As in most residential settings, there at nursing staff at St Michael's but they will not be able to cope indefinitely.

At day centres families will have their lives severely disrupted by the dispute. In many cases people with intellectual disabilities are left at centres by parents or siblings on their way to work. Mr O'Donnell says many parents are taking holiday leave to look after children. Cover is negotiated at local level between strike committees and management.

A member of an IMPACT strike committee in the greater Dublin area said that service users in his centre were divided into those who had to remain in residential care, those who could go home for a couple of nights and those who could be released for longer periods. He estimated that a third of clients fell into the first category.

The most difficult group for older parents were often those who posed "challenging behaviour" problems. In some cases he thought the strike committee would have to begin providing emergency cover within two to three days, especially as nurses comprise less than half the staff.

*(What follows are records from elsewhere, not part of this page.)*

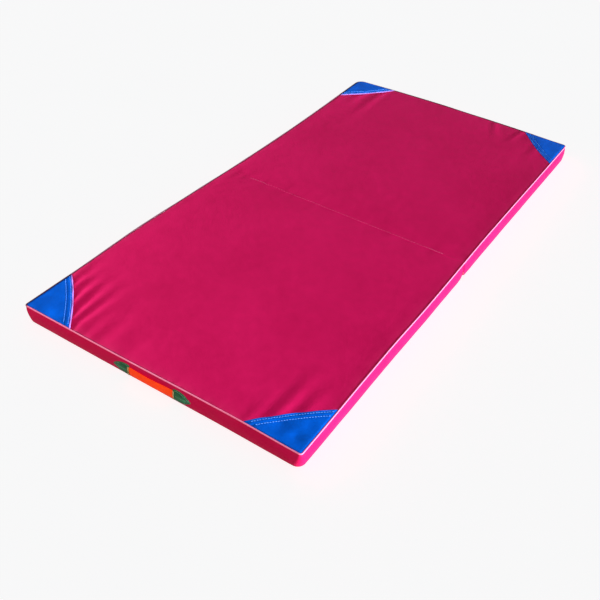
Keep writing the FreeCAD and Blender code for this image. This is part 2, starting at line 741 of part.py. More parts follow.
fold_web()
keep("fold_stitching",
     rod("fold_row", "params.stitch_rad", "params.fold_row_left+params.fold_row_right",
         ("-params.fold_row_left", "0", "params.mat_thick+params.stitch_rad")))
doc.recompute()

# ---------------------------------------------------------------- far panel
# The two zips are the same sewn panel turned end for end, so the far one closes at the other side
for label, obj in list(parts.items()):
    if "near" not in label:
        continue
    far_label = label.replace("near", "far")
    far = mirrored(far_label + "_mirror", obj, Vector(0, 1, 0))
    if label in ("zip_slider_near", "zip_pull_near"):
        far = mirrored(far_label + "_turned", far, Vector(1, 0, 0))
    keep(far_label, far)
doc.recompute()

# ---------------------------------------------------------------- checks and export
bad = [o.Name for o in doc.Objects if any(w in o.State for w in ("Invalid", "Error"))]
if bad:
    raise RuntimeError(f"objects failed: {bad}")
for label, obj in parts.items():
    shape = obj.Shape
    if shape.isNull() or not shape.isValid() or not shape.Solids:
        raise RuntimeError(f"{label}: bad shape")
    if any(solid.Volume <= 0 for solid in shape.Solids):
        raise RuntimeError(f"{label}: a solid has no volume")
os.makedirs("parts", exist_ok=True)
for label, obj in parts.items():
    obj.Shape.exportStep(os.path.join("parts", label + ".step"))
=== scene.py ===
"""A folding two-panel gym mat lying open and flat on the floor.

Metres, +Z up, floor at z = 0. X runs across the mat (left is -X), Y along it. The fold line is
y = 0; the near panel lies on -Y and the far panel on +Y. Each panel has a foam core, a cover with
a base, outer wall and inner wall (with a zip), corner patches and a handle on its end wall. One
top sheet and one piping cord run over both panels.

`sy` is -1 on the near panel and +1 on the far one; `sx` is -1 on the left and +1 on the right.
"""

import json
import math

import bpy
import numpy as np
from mathutils import Matrix, Vector

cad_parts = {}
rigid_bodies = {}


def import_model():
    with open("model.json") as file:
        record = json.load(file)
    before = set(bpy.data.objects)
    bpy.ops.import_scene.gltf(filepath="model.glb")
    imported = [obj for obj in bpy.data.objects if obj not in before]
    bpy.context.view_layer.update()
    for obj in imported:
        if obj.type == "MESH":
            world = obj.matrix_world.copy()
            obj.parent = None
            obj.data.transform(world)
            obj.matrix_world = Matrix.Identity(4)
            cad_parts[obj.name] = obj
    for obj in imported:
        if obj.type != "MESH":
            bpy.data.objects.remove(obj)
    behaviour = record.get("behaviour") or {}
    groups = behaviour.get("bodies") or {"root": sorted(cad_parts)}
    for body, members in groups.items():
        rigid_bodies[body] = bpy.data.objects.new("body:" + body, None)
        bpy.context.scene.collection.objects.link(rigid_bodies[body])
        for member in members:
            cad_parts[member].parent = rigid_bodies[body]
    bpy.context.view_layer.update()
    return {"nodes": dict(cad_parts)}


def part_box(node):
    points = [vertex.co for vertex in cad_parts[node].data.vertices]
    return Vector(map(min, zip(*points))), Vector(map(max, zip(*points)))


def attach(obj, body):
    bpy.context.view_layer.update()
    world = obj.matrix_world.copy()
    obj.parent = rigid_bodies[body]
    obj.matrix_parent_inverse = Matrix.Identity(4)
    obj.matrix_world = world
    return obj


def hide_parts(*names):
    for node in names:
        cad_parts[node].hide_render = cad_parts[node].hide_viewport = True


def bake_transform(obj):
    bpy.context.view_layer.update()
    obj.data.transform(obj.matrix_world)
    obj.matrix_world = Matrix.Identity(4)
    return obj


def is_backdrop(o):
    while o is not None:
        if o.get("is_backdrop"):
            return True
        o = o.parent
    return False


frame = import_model()
SCENE = bpy.context.scene

# ------------------------------------------------------------------ sizes read from the frame
base_lo, base_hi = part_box("base_sheet_near")
top_lo, top_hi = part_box("top_sheet_near")
pipe_lo, pipe_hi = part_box("piping_near")
patch_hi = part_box("corner_patch_near_left")[1]
slot_lo, slot_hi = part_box("zip_tapes_near")
leaf_lo, leaf_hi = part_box("handle_leaf_near_right")
strap_lo, strap_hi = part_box("handle_strap_near")

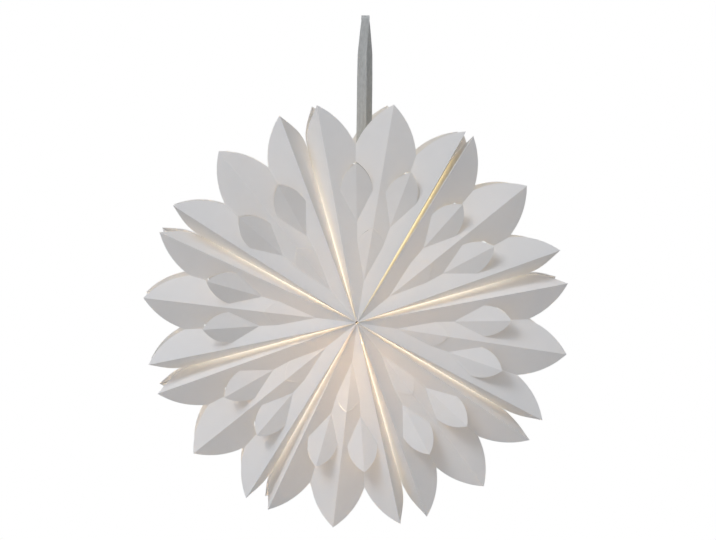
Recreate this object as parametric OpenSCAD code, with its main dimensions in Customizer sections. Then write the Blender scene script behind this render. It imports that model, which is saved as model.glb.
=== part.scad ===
// Hanging paper advent star.
// Eight folded sleeves of white paper stand side by side round a hub and are glued along their sides.
// Each sleeve has a creased, petal-cut front and back, and two deep walls that make the grooves.
// A lamp holder and a globe bulb sit in the hollow middle, and a ribbon loop carries the star.
// Millimetres, +Z up, front towards -Y. The origin is the point of the loop that a hook touches.

/* [Star] */
// Mean reach of the petal tips from the hub
star_r = 220; // [208:1:260]
// Depth from the middle of the star to its front ridges, and to its back ridges
half_depth = 75; // [62:1:95]
// Thickness of the paper
paper_t = 0.4; // [0.3:0.05:0.6]
// How far the hub hangs below the middle of the rim
hub_sag = 7.7; // [0:0.1:12]
// Radius of the small hole left at the hub
hub_r = 1.8; // [1.7:0.1:4]
// Drop from the hanging point to the hub
hub_drop = 318; // [290:1:420]
// How far the hub hangs to the left of the hanging point
hub_left = 11.5; // [0:0.5:14]
// Gap of the glue line between two sleeves
glue_gap = 0.1; // [0.05:0.01:0.3]
// How far the back grooves are open, as a share of the front ones
back_open = 0.9; // [0.85:0.01:1]
// How late the walls part as they near the edge folds: at 1 they are flat, and it falls to 1 at the rim
wall_flare = 6; // [1:0.5:7]

/* [Folds] */
// Angle in the flat paper between an edge fold and its valley fold
facet_a = 10.35; // [10.3:0.05:10.8]
// Where the two valley folds would meet, out from the hub
valley_meet = 9; // [4:0.5:14]
// How far the rim notches lie inside the petal tips
notch_drop = 43; // [32:1:50]
// How far the notch of a glued side lies inside the petal tips
side_notch_drop = 54; // [40:1:70]
// Bulge of the side's edge between that notch and the tip
side_bulge = 5; // [0:0.5:10]
// Bulge of a rim petal's edge, as a share of its chord
rim_bow = 0.09; // [0.03:0.01:0.13]

/* [Inner petals] */
// Where the inner petal's two creases part
inner_root = 42; // [32:1:52]
// Where those creases end
inner_end = 80; // [72:1:84]
// Where the slit round the inner petal comes to its point
inner_slit = 96; // [92:1:102]
// Bulge of the inner slit, as a share of its chord
inner_bow = 0.1; // [0.05:0.01:0.13]
// Push of the inner petal out of its hole, as a share of the hole's mirror image
inner_pop = 0.8; // [0.4:0.05:1]

/* [Outer petals] */
// How far the point of the outer slit lies inside the petal tips
outer_drop = 62; // [58:1:68]
// Length of the outer petal, from where its creases part to its point
outer_len = 59; // [54:1:62]
// Distance along the petal to its widest place, where the creases end
outer_end = 30.5; // [26:0.5:36]
// Half of the width there
outer_half = 16; // [12:0.5:17]
// Bulge of the outer slit, as a share of its chord
outer_bow = 0.13; // [0.06:0.01:0.16]
// Push of the outer petal out of its hole, as a share of the hole's mirror image
outer_pop = 0.65; // [0.4:0.05:1]
// Gap at the petals' points, as the star is seen from the front
tip_gap = 0.5; // [0.4:0.1:3]

/* [Ribbon] */
// Width of the ribbon
ribbon_w = 10; // [6:0.5:11]
// Thickness of the ribbon
ribbon_t = 0.4; // [0.3:0.05:0.8]
// Inner radius of the loop at the hanging point
loop_r = 4.5; // [3:0.1:6]

/* [Lamp] */
// Radius of the shade ring that the paper rests on
ring_r = 21.5; // [20:0.5:25]
// Height of the shade ring
ring_h = 7; // [5:0.5:9]
// Height of the shade ring's outer lip
ring_lip = 2; // [1.5:0.1:3]
// Wall of the shade ring's collar below the lip
ring_wall = 3.2; // [2:0.1:4]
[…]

Centres affected by the dispute include: St John of God, Dublin, Louth, Kildare and Kerry; St Michael's House, Dublin; Daughters of Charity of St Vincent de Paul, Dublin; Stewart's Hospital, Dublin; Cheeverstown House, Dublin; Brothers of Charity, Waterford, Cork, Clare, Limerick, Galway and Roscommon;

Galway County Association for Mentally Handicapped Children; Western Care, Mayo; Co Wicklow Association for the Mentally Handicapped; Daughters of Charity, Lisnagry Co Limerick; Moyregan House autistic residential unit, Athboy; St Raphael's Hospital, Youghal, Co Cork; and COPE Foundation, Cork.